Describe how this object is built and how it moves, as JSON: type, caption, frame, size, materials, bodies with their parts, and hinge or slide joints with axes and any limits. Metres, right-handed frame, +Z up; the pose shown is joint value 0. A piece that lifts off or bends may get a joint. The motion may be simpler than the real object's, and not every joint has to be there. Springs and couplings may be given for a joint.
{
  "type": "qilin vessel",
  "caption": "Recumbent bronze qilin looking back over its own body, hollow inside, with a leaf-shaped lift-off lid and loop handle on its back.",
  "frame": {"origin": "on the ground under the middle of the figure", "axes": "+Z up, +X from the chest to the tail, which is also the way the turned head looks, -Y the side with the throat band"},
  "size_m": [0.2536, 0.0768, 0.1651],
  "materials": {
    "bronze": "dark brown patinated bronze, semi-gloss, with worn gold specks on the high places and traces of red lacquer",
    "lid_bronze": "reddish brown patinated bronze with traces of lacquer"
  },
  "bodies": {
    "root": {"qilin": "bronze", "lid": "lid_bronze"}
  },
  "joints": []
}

=======

_INSTRUCTIONS TO FOLLOW_
Write out the material exactly as given.

_ANSWER TO THIS TASK_
Describe how this object is built and how it moves, as JSON: type, caption, frame, size, materials, bodies with their parts, and hinge or slide joints with axes and any limits. Metres, right-handed frame, +Z up; the pose shown is joint value 0. A piece that lifts off or bends may get a joint. The motion may be simpler than the real object's, and not every joint has to be there. Springs and couplings may be given for a joint.
{
  "type": "qilin vessel",
  "caption": "Recumbent bronze qilin looking back over its own body, hollow inside, with a leaf-shaped lift-off lid and loop handle on its back.",
  "frame": {"origin": "on the ground under the middle of the figure", "axes": "+Z up, +X from the chest to the tail, which is also the way the turned head looks, -Y the side with the throat band"},
  "size_m": [0.2536, 0.0768, 0.1651],
  "materials": {
    "bronze": "dark brown patinated bronze, semi-gloss, with worn gold specks on the high places and traces of red lacquer",
    "lid_bronze": "reddish brown patinated bronze with traces of lacquer"
  },
  "bodies": {
    "root": {"qilin": "bronze", "lid": "lid_bronze"}
  },
  "joints": []
}